Work required: Set down, exactly as written, only the lines starting with the one that holds "points = [vertex.co" and ending with the one that holds "return low, high".
- - -
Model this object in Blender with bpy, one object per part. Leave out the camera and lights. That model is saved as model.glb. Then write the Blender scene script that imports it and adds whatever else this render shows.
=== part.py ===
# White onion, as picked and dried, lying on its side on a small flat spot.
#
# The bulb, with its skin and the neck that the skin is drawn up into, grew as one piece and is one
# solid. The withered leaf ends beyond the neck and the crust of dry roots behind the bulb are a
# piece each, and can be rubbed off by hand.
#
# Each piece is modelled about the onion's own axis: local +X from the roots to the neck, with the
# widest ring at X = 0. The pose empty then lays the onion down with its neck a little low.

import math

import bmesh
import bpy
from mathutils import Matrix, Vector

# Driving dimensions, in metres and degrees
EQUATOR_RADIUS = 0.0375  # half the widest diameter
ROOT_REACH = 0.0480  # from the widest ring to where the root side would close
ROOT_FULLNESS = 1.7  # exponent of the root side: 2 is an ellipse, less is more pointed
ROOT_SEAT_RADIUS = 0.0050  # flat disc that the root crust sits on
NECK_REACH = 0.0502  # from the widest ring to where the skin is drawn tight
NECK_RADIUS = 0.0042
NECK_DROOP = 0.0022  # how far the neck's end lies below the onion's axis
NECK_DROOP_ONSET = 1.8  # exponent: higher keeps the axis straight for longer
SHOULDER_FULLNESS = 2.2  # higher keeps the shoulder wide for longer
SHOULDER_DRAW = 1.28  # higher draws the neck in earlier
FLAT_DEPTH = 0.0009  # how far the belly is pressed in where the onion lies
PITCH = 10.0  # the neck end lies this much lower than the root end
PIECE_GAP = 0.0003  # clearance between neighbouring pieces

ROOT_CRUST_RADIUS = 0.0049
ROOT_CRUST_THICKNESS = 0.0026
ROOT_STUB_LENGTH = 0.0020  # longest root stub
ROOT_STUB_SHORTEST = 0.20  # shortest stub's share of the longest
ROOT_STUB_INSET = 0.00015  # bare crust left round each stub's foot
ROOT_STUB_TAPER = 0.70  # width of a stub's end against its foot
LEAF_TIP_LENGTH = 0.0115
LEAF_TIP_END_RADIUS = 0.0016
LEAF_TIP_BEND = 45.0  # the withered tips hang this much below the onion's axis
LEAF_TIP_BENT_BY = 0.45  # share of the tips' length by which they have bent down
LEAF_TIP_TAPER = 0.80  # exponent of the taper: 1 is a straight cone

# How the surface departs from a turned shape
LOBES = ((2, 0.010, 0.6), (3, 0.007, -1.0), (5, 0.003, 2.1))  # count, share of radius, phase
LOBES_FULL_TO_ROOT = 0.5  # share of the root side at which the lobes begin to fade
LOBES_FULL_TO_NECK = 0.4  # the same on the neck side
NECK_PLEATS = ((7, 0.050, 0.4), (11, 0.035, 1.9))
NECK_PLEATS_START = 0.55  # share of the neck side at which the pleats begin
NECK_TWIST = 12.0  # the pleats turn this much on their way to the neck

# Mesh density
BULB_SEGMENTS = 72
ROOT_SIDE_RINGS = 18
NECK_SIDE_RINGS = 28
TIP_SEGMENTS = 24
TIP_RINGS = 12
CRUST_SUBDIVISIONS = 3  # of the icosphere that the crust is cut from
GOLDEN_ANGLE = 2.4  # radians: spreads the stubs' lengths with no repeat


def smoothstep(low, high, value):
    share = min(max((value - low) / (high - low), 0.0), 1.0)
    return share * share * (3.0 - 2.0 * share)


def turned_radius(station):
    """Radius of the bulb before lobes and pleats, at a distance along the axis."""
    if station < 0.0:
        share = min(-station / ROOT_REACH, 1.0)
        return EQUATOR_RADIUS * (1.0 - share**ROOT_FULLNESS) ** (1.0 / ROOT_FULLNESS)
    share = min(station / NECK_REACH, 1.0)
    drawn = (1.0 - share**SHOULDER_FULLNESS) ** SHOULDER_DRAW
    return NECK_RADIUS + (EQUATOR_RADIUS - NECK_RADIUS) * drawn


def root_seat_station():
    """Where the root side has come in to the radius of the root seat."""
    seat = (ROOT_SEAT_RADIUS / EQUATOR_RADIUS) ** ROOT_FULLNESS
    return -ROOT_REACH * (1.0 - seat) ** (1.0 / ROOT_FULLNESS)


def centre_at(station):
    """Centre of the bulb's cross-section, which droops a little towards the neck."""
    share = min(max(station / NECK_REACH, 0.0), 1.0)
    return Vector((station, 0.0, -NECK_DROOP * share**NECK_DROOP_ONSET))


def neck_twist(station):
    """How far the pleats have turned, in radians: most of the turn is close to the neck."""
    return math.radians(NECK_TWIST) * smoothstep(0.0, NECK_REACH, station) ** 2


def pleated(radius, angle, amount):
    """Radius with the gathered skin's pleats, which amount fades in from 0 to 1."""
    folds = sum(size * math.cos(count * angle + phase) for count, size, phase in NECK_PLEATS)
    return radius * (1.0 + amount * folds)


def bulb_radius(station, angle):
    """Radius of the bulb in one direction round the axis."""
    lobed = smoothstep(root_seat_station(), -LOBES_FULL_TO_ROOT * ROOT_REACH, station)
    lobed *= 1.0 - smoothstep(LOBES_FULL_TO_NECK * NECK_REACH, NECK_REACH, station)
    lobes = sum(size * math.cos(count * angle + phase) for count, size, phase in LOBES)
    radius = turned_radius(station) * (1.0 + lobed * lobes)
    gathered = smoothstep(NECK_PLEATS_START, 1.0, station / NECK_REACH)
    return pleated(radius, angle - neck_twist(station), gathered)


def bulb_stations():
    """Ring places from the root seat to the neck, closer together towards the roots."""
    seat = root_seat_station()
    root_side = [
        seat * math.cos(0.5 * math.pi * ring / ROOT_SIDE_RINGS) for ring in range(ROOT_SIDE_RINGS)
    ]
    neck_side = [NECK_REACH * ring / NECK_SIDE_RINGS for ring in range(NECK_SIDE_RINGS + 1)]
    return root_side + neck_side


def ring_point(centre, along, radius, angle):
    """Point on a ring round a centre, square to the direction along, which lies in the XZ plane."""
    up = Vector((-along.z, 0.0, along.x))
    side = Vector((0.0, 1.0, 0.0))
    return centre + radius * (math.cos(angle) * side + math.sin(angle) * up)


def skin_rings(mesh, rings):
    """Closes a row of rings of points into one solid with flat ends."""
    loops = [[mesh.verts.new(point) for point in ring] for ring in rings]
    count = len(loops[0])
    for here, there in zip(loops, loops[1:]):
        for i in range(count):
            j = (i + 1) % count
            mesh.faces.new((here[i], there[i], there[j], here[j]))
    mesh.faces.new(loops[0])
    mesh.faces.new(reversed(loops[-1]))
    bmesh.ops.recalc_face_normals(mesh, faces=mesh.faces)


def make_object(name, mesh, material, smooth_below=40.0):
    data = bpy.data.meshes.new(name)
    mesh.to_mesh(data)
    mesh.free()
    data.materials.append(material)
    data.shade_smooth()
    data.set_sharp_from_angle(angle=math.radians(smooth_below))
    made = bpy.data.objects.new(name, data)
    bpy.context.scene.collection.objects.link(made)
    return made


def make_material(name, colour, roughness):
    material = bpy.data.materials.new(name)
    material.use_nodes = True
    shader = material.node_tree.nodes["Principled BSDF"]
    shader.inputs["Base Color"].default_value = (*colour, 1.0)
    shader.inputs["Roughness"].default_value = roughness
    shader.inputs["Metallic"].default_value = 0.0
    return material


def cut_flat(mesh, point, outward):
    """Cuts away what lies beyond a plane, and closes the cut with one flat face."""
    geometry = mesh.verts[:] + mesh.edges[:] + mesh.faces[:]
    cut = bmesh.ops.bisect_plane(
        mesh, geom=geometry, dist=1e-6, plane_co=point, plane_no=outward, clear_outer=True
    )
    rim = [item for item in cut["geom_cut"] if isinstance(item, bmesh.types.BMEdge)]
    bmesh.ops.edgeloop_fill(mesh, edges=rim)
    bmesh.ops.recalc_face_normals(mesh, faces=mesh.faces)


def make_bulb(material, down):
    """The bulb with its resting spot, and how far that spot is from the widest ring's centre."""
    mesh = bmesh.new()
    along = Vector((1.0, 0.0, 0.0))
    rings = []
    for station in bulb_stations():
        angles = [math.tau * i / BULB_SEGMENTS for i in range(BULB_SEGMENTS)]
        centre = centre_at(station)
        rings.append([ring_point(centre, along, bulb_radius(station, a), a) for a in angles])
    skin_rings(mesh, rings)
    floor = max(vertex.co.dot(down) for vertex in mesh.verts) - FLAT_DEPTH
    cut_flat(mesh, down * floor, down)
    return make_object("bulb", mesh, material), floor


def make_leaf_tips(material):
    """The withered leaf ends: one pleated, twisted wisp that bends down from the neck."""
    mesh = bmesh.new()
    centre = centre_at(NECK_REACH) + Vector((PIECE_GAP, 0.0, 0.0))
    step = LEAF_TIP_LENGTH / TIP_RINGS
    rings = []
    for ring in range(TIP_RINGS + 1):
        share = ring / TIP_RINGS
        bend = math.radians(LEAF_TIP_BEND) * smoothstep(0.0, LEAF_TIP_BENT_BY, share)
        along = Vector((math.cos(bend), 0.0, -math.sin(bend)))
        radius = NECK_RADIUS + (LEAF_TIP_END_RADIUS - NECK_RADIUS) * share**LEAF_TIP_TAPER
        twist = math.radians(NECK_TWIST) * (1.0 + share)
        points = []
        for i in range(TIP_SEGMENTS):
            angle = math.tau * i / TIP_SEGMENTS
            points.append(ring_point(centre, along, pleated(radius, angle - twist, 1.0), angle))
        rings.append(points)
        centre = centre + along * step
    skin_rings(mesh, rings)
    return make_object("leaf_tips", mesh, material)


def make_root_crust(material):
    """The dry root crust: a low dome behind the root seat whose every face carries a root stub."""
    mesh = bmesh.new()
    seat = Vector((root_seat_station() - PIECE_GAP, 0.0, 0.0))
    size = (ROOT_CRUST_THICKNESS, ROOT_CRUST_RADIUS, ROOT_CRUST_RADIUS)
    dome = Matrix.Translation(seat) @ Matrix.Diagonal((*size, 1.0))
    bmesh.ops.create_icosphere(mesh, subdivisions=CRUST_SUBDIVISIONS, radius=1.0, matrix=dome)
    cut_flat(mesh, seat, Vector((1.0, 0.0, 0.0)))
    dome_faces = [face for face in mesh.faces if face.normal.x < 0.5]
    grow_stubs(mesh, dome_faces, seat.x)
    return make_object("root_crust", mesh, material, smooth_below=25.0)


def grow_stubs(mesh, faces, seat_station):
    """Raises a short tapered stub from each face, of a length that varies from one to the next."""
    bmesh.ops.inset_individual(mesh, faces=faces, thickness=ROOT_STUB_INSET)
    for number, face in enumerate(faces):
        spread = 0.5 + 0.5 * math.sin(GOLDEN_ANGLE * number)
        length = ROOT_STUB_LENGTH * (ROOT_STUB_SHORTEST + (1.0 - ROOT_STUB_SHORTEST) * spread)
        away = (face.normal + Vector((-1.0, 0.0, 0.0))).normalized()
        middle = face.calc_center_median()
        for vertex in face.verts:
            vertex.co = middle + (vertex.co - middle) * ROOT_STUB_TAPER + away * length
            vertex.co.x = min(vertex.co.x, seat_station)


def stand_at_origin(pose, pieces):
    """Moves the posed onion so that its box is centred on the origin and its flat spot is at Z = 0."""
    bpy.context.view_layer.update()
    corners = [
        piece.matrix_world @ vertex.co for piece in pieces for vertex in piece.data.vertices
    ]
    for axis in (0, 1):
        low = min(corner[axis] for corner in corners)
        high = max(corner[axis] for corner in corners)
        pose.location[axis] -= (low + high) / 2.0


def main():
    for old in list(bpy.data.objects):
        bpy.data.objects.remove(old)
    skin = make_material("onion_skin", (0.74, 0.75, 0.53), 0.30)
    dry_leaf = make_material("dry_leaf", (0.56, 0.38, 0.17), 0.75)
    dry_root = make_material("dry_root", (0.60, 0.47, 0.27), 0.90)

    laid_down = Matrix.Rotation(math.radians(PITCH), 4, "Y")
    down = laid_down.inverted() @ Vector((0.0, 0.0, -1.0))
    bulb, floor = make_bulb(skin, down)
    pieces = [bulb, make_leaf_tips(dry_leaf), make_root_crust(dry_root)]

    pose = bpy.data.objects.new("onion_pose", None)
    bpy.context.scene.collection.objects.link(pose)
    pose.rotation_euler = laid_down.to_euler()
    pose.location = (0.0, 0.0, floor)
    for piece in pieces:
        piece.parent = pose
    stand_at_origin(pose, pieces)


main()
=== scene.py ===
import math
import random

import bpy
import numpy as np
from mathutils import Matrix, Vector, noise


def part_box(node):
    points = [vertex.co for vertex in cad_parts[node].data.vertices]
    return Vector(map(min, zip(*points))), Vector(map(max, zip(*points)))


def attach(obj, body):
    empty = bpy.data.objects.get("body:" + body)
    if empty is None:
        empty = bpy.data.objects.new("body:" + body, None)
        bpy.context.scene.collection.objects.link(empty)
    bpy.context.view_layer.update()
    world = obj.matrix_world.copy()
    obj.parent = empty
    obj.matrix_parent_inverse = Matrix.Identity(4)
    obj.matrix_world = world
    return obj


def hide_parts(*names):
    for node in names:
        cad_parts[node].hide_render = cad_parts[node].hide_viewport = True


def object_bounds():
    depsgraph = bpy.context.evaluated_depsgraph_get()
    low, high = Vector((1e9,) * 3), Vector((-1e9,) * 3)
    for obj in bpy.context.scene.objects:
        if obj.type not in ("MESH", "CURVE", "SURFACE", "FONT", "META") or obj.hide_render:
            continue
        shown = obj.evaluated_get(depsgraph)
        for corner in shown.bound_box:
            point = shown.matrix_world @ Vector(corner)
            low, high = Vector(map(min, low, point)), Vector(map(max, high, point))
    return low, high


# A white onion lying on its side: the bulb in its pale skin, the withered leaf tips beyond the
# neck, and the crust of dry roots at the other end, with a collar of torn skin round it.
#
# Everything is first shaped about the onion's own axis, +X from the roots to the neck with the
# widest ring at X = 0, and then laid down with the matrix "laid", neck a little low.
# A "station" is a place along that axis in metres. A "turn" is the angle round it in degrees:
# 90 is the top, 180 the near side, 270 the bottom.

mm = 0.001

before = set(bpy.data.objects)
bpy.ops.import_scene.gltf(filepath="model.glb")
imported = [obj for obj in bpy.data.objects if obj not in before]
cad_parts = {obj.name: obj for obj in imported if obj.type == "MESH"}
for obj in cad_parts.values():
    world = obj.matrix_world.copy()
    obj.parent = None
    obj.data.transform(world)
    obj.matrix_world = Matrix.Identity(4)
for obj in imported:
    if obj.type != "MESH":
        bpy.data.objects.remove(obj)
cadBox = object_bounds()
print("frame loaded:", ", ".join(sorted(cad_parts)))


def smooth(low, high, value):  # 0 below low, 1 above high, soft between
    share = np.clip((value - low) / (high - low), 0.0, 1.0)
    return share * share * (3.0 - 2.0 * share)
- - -
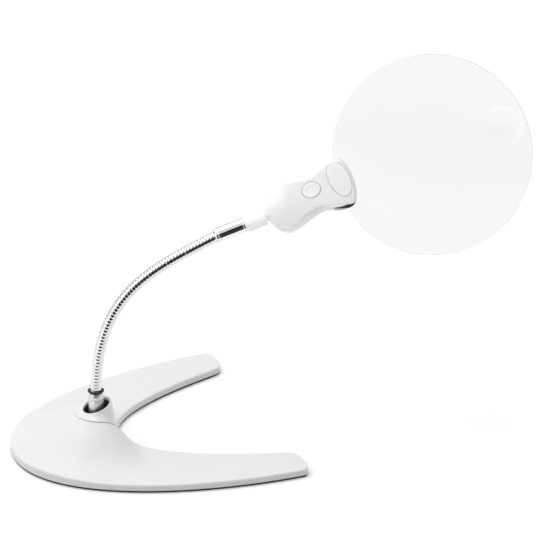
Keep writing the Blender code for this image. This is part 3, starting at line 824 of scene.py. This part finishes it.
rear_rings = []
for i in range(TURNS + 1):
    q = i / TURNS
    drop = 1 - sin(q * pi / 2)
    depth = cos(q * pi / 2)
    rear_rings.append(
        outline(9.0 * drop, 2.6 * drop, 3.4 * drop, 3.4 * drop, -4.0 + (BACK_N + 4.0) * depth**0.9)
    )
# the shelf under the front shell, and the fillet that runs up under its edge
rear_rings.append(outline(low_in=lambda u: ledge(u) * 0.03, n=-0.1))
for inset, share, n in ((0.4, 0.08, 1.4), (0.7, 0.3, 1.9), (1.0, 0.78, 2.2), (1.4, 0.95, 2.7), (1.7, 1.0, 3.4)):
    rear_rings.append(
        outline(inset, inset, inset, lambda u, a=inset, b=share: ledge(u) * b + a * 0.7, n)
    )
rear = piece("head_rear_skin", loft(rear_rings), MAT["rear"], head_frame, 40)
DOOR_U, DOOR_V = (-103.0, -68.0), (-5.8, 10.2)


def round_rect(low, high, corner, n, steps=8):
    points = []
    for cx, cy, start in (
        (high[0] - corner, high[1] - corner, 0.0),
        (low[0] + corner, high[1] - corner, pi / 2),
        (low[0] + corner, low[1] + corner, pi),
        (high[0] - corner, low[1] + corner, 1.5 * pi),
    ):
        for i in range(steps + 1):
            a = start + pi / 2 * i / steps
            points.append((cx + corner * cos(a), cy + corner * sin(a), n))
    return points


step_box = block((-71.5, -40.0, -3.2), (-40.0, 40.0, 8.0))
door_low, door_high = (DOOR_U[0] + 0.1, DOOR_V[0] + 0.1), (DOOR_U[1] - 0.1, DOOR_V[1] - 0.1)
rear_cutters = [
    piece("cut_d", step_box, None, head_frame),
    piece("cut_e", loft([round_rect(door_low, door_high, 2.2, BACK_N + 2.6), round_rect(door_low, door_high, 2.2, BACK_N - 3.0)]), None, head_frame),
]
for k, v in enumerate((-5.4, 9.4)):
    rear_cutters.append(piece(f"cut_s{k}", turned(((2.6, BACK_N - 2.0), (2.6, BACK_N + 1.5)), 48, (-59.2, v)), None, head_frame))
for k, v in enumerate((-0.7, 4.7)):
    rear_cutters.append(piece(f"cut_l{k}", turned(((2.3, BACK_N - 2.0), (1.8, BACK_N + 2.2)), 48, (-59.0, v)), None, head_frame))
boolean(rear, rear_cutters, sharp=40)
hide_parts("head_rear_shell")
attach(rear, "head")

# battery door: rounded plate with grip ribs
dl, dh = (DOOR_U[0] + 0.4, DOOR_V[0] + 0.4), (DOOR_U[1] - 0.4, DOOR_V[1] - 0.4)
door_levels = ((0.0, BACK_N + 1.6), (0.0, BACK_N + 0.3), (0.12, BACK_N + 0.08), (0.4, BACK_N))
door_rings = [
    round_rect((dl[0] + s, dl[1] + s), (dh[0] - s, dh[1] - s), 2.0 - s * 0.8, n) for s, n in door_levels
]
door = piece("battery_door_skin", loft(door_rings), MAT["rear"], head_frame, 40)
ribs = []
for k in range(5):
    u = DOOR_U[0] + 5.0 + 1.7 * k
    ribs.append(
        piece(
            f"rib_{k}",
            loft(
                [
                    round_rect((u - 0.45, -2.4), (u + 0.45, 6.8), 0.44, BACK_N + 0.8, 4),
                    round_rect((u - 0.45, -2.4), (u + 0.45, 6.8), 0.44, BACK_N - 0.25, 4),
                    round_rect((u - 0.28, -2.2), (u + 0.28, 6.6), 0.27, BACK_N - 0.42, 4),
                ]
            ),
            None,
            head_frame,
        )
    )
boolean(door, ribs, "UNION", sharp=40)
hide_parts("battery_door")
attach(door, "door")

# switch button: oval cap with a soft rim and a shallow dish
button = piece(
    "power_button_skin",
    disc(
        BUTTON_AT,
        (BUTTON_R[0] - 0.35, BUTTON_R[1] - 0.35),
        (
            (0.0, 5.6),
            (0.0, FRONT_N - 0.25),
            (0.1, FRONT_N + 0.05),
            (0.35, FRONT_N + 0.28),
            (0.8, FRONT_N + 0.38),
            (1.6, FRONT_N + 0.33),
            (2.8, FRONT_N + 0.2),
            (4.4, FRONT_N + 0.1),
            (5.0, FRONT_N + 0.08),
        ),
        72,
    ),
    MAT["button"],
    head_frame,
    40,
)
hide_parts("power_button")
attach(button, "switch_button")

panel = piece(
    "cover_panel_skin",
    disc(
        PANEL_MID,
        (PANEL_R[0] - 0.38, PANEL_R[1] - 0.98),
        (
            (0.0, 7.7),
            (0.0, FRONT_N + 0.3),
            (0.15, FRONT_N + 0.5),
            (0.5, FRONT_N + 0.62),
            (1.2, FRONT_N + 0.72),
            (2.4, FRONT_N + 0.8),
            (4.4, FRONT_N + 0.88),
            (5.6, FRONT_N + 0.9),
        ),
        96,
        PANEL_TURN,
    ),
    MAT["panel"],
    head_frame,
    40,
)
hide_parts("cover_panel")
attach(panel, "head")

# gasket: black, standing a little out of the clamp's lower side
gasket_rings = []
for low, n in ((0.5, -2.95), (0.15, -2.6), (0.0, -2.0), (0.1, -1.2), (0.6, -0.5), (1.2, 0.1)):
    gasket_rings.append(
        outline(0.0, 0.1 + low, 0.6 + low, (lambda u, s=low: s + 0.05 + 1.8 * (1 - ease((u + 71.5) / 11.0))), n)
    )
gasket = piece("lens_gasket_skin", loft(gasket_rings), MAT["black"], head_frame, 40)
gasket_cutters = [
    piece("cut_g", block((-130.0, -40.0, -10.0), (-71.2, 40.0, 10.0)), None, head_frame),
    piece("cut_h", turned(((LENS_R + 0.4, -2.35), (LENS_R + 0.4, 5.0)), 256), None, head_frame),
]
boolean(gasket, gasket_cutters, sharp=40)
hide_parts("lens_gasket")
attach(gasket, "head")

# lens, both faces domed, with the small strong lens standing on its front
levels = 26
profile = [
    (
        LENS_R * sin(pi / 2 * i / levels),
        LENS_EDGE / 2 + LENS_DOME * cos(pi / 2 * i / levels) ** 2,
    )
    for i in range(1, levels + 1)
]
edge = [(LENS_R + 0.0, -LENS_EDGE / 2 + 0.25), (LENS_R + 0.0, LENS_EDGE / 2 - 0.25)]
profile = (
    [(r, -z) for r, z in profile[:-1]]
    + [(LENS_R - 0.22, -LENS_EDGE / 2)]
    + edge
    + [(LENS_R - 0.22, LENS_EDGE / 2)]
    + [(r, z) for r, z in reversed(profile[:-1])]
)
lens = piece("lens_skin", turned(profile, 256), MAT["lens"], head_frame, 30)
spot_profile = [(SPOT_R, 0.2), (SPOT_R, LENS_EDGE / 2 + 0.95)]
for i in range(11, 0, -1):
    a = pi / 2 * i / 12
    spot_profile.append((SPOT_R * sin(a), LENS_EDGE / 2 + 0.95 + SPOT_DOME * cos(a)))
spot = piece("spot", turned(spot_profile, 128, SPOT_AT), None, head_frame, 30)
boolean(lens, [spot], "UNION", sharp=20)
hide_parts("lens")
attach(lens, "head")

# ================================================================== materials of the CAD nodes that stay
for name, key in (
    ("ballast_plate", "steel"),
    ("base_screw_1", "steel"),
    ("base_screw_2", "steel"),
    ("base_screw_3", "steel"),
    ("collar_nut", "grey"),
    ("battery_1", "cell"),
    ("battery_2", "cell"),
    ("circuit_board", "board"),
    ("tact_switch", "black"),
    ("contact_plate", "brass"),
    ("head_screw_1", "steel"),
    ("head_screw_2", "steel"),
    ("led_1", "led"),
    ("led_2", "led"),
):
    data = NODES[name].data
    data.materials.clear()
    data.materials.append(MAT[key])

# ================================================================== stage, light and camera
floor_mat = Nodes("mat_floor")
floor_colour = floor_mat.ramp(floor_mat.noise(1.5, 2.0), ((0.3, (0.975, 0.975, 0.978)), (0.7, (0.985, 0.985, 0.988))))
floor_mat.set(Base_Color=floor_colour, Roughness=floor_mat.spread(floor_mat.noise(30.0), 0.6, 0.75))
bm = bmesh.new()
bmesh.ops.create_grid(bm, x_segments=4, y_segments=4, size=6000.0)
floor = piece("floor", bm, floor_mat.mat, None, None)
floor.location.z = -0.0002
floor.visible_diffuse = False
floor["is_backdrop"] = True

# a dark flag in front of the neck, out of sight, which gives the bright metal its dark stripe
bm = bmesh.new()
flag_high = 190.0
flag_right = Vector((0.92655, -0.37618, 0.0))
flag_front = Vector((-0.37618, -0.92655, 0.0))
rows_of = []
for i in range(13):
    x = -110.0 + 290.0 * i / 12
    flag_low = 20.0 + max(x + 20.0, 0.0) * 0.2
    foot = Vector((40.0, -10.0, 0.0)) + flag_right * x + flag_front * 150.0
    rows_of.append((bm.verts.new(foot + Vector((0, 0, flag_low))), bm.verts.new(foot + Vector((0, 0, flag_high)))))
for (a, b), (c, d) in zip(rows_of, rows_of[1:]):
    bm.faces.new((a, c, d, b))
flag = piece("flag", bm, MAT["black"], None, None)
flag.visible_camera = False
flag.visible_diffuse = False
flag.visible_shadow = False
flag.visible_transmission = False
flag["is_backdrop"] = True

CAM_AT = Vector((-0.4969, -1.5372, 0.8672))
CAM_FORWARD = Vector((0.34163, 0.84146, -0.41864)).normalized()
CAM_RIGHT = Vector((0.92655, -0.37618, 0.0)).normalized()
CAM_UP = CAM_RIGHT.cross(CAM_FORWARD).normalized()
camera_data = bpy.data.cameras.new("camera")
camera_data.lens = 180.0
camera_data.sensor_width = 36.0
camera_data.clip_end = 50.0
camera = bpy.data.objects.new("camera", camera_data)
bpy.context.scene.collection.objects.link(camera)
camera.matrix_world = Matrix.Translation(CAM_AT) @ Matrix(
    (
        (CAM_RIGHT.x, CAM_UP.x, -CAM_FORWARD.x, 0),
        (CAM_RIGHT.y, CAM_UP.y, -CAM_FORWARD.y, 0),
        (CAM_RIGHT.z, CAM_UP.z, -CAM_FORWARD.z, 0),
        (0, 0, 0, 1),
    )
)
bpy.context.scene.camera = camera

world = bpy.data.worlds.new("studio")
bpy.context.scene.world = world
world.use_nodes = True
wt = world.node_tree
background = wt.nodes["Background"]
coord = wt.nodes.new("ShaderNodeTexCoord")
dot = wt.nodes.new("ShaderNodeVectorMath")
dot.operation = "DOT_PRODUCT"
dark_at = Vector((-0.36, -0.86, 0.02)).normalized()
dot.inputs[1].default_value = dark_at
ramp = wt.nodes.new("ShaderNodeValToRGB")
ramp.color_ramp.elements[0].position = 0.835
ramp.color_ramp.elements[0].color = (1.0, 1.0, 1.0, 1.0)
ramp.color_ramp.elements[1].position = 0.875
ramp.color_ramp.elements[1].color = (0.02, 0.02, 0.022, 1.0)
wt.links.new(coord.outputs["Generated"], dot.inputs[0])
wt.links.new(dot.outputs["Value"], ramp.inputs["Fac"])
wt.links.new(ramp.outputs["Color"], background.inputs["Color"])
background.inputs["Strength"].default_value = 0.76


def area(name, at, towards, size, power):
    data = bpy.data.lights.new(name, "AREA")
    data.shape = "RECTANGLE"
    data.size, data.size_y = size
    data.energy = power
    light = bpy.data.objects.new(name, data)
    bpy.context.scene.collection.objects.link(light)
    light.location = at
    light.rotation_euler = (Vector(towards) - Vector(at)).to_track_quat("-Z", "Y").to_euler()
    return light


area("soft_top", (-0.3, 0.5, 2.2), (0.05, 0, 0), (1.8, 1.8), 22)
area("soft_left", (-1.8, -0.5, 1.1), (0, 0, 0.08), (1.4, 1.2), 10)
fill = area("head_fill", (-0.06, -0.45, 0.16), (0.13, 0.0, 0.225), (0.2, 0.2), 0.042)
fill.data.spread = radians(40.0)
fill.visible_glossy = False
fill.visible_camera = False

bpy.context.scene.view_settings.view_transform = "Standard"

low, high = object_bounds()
- - -
Task answer:
    points = [vertex.co for vertex in cad_parts[node].data.vertices]
    return Vector(map(min, zip(*points))), Vector(map(max, zip(*points)))


def attach(obj, body):
    empty = bpy.data.objects.get("body:" + body)
    if empty is None:
        empty = bpy.data.objects.new("body:" + body, None)
        bpy.context.scene.collection.objects.link(empty)
    bpy.context.view_layer.update()
    world = obj.matrix_world.copy()
    obj.parent = empty
    obj.matrix_parent_inverse = Matrix.Identity(4)
    obj.matrix_world = world
    return obj


def hide_parts(*names):
    for node in names:
        cad_parts[node].hide_render = cad_parts[node].hide_viewport = True


def object_bounds():
    depsgraph = bpy.context.evaluated_depsgraph_get()
    low, high = Vector((1e9,) * 3), Vector((-1e9,) * 3)
    for obj in bpy.context.scene.objects:
        if obj.type not in ("MESH", "CURVE", "SURFACE", "FONT", "META") or obj.hide_render:
            continue
        shown = obj.evaluated_get(depsgraph)
        for corner in shown.bound_box:
            point = shown.matrix_world @ Vector(corner)
            low, high = Vector(map(min, low, point)), Vector(map(max, high, point))
    return low, high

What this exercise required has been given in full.